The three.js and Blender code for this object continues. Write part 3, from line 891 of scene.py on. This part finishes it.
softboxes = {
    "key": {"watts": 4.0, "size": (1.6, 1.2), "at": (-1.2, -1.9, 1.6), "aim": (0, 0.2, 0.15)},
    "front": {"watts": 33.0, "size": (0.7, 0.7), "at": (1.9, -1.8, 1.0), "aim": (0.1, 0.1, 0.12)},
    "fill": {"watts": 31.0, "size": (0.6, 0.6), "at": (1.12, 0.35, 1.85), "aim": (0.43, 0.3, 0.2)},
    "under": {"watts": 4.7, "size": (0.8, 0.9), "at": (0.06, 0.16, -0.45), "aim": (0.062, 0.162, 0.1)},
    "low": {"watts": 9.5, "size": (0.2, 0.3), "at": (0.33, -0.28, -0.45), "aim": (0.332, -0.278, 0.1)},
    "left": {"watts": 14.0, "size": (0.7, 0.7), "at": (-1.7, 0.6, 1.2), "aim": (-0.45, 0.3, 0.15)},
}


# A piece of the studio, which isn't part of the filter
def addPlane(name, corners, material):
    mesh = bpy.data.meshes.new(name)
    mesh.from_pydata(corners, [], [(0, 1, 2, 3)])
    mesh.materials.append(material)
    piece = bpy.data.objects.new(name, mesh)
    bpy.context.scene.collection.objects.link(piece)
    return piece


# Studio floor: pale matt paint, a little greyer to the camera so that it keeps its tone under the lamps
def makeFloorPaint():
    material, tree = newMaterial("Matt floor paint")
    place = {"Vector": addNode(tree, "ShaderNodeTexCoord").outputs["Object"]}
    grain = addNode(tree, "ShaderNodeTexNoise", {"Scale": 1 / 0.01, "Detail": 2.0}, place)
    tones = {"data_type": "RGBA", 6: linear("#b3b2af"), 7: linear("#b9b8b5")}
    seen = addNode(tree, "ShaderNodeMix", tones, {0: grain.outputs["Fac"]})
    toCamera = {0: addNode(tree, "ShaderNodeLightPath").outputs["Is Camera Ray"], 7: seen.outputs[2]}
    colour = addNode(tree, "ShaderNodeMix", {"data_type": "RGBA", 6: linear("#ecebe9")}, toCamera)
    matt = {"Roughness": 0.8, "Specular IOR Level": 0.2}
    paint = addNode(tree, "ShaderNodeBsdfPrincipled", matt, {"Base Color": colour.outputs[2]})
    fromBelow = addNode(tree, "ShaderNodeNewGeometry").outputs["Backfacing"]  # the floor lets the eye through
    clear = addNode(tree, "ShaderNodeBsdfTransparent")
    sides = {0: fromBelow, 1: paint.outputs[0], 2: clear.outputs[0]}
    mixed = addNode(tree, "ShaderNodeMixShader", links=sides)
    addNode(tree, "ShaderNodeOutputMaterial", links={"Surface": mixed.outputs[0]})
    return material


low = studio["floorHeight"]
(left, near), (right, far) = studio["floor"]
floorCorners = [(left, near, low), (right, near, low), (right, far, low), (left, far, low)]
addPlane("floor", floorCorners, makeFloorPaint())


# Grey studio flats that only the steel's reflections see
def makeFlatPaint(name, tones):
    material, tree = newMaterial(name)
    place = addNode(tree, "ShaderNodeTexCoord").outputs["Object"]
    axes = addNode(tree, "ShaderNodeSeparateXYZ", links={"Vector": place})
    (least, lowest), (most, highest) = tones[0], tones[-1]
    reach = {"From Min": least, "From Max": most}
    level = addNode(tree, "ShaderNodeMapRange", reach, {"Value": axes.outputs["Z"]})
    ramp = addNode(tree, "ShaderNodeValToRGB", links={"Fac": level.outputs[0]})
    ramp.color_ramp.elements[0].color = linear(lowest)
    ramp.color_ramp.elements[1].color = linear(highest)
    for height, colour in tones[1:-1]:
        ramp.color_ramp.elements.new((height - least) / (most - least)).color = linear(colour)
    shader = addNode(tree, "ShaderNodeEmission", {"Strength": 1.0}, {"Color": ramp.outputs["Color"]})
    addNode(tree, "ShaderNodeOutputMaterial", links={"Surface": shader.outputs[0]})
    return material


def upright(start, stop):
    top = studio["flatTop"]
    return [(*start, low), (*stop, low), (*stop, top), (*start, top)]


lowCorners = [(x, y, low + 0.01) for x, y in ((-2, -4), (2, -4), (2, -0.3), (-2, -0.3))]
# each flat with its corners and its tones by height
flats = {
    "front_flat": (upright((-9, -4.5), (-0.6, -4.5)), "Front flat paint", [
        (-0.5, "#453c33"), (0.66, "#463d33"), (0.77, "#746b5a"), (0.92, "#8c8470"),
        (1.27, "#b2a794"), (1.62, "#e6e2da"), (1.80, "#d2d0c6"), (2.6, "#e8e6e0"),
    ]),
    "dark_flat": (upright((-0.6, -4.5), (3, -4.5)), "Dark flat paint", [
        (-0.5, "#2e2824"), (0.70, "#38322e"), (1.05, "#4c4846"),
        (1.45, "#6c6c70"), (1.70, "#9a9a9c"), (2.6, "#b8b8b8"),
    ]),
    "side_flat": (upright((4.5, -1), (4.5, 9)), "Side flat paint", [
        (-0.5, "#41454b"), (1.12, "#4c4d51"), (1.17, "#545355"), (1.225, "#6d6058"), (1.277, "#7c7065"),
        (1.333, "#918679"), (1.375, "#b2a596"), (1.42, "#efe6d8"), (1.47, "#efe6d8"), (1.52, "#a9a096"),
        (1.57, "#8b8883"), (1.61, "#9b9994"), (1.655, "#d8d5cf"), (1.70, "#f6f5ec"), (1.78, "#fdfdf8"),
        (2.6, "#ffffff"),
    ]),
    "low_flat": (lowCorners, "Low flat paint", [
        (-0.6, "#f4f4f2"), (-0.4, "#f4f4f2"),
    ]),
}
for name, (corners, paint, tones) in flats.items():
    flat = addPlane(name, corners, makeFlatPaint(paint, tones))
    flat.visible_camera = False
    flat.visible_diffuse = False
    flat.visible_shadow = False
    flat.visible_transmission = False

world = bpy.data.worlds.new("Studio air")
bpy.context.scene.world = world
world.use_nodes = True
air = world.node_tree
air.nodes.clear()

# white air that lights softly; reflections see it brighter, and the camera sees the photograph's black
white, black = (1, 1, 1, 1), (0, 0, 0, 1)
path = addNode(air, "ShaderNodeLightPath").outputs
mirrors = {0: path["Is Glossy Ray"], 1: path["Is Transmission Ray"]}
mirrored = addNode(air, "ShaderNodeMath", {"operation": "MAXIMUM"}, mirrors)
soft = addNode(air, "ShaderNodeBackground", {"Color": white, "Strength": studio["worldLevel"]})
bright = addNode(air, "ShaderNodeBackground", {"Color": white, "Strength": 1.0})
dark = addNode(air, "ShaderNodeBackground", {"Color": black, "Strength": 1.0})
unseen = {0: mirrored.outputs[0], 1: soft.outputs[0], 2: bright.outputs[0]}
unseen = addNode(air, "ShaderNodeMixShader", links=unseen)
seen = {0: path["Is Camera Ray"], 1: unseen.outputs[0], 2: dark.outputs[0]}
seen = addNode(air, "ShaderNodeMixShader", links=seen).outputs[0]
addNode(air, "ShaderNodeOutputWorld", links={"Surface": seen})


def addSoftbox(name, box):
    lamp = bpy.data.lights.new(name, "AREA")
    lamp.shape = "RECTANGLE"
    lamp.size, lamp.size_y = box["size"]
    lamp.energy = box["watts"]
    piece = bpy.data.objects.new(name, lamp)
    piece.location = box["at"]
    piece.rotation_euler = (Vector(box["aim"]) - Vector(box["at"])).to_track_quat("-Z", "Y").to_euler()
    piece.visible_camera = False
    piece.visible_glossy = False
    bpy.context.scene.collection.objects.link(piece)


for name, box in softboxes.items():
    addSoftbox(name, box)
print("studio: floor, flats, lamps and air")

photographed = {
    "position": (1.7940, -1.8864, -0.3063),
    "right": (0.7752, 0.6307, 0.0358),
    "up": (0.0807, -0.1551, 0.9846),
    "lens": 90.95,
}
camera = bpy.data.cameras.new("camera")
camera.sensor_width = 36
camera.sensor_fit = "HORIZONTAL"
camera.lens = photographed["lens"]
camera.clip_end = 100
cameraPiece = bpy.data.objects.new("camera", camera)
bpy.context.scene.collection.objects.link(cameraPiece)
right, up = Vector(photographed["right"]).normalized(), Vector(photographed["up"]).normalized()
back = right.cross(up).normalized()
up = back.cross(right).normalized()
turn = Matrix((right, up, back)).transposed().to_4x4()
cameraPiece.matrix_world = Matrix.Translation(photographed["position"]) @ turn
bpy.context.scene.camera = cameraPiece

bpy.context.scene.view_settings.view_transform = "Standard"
---------------
Return exactly the lines that run from the top of the listing above to the line containing "return piece", please, keeping both end lines and leaving out everything else.

The three.js and Blender code for this object continues. Write part 3, from line 891 of scene.py on. This part finishes it.
softboxes = {
    "key": {"watts": 4.0, "size": (1.6, 1.2), "at": (-1.2, -1.9, 1.6), "aim": (0, 0.2, 0.15)},
    "front": {"watts": 33.0, "size": (0.7, 0.7), "at": (1.9, -1.8, 1.0), "aim": (0.1, 0.1, 0.12)},
    "fill": {"watts": 31.0, "size": (0.6, 0.6), "at": (1.12, 0.35, 1.85), "aim": (0.43, 0.3, 0.2)},
    "under": {"watts": 4.7, "size": (0.8, 0.9), "at": (0.06, 0.16, -0.45), "aim": (0.062, 0.162, 0.1)},
    "low": {"watts": 9.5, "size": (0.2, 0.3), "at": (0.33, -0.28, -0.45), "aim": (0.332, -0.278, 0.1)},
    "left": {"watts": 14.0, "size": (0.7, 0.7), "at": (-1.7, 0.6, 1.2), "aim": (-0.45, 0.3, 0.15)},
}


# A piece of the studio, which isn't part of the filter
def addPlane(name, corners, material):
    mesh = bpy.data.meshes.new(name)
    mesh.from_pydata(corners, [], [(0, 1, 2, 3)])
    mesh.materials.append(material)
    piece = bpy.data.objects.new(name, mesh)
    bpy.context.scene.collection.objects.link(piece)
    return piece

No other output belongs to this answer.